Jan 15, 2001, 18:10 (16 Talkback[s])
(Other stories by Joe Wilcox)

"Q. Why do you see this case as so important?
A. This is obviously a terribly important part of our economy, but it also seems to be an important question as to whether we will in fact continue to dedicate ourselves to vigorous enforcement of the antitrust laws in new technological areas. And it's especially important it seems to be in the software industry, where competition issues are going to be vitally important."

"Q. You are convinced then, Microsoft is a dangerous monopoly?
A. I am fully satisfied, and I think most reasonable observers are, that Microsoft enjoys a monopoly in the operating systems market and that is the appropriate market under the law.
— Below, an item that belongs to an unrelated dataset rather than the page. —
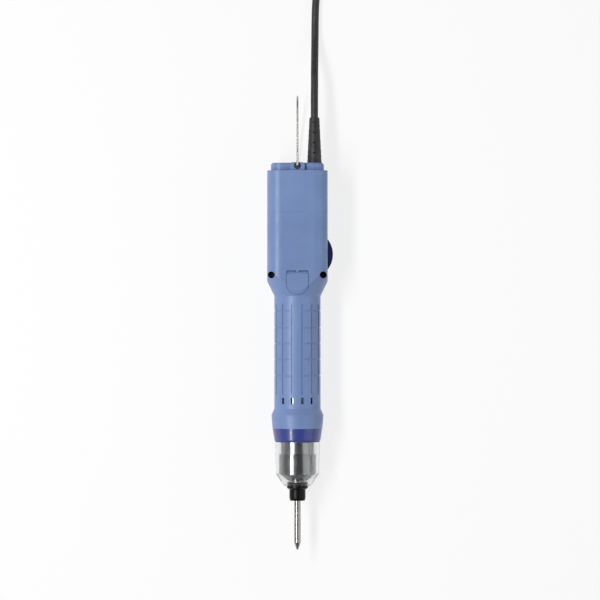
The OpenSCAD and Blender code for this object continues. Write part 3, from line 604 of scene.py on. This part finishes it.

I am further satisfied, based on the evidence at trial and the judge's very carefully articulated, very comprehensive findings of fact that Microsoft abused that monopoly power. That is, as Judge Bork has been saying all along, is the core of this case, the abuse of monopoly power so as to destroy budding competition and that most dramatically is demonstrated in the Netscape story.

"Q. Microsoft has positioned this case as an attempt to regulate the software industry. What do you think about that?
A. It's quite the opposite. In fact, I think one of the advantages of this particular remedy that Judge Jackson has fashioned is that he has not set himself up or any other judge up as a software czar. He is not the czar of the industry, but rather he is following the kind of structural remedy that No. 1 is called for in the antitrust laws and antitrust principles, and secondly is conceptually and analytically clean in terms of fostering the competitive environment."